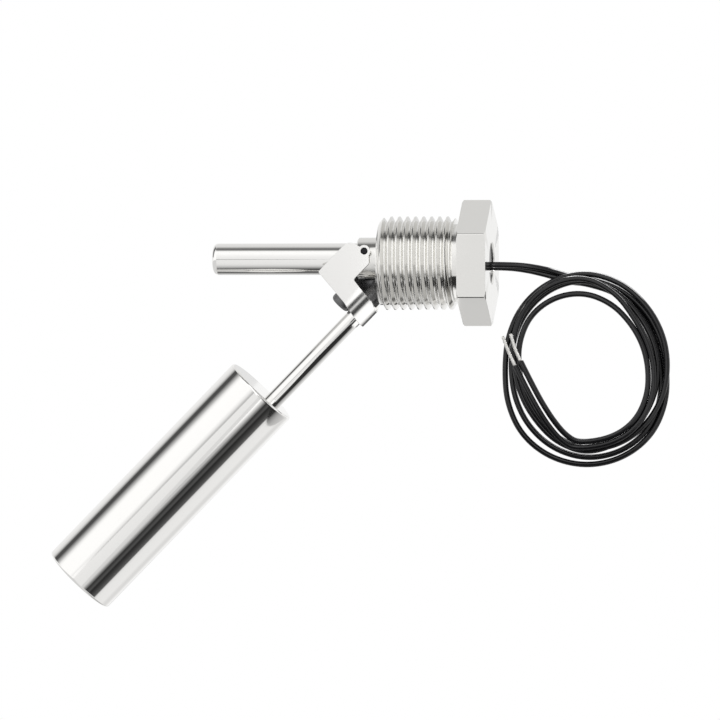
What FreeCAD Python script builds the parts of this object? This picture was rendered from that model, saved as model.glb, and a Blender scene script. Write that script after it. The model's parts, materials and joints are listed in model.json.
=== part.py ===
import FreeCAD, Part
import math
import os

# Side-mounted float level switch with a G 1/2 plug, in millimetres, +Z up.
# The origin is the centre of the sealing shoulder under the hexagon. The stem and the float point
# to -X, into the tank, the leads leave towards +X, and the float swings in the XZ plane.

V = FreeCAD.Vector
X_AXIS, Y_AXIS = V(1, 0, 0), V(0, 1, 0)

# ---- plug: one turned and milled piece ----
thread_major_d = 20.955          # G 1/2 parallel pipe thread, over its crests
thread_length = 16.5
thread_chamfer = 1.1             # at the tank end
thread_run_out = 0.6             # chamfer at the relief
thread_pitch = 1.8143            # 14 threads to the inch
thread_depth = 1.16
thread_angle = 55.0
thread_crest = 0.28              # flat on each ridge
relief_length = 2.1              # the undercut between the thread and the shoulder
relief_d = 17.4
hex_across_flats = 24.6
hex_length = 6.5
hex_roll = 3.4                   # degrees the hexagon is turned about the thread, front flat down
hex_corner_chamfer = 0.33        # axial depth of the 30 degree chamfer at each corner
hex_chamfer_angle = 30.0
plug_bore_d = 9.2
bore_mouth_chamfer = 0.3
front_wall = 4.0                 # between the bore and the tank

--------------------

• **STATED EXERCISE**: Copy, please, exactly the lines that start at the first line of the data and end at the line containing "X_AXIS, Y_AXIS = V(1, 0, 0), V(0, 1, 0)", both kept and no others.

• **RIGHT ANSWER**:
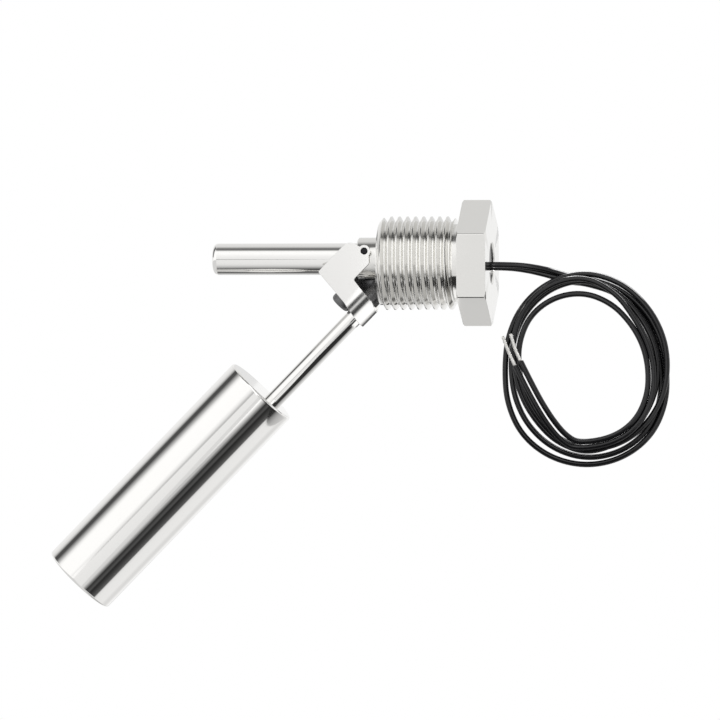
What FreeCAD Python script builds the parts of this object? This picture was rendered from that model, saved as model.glb, and a Blender scene script. Write that script after it. The model's parts, materials and joints are listed in model.json.
=== part.py ===
import FreeCAD, Part
import math
import os

# Side-mounted float level switch with a G 1/2 plug, in millimetres, +Z up.
# The origin is the centre of the sealing shoulder under the hexagon. The stem and the float point
# to -X, into the tank, the leads leave towards +X, and the float swings in the XZ plane.

V = FreeCAD.Vector
X_AXIS, Y_AXIS = V(1, 0, 0), V(0, 1, 0)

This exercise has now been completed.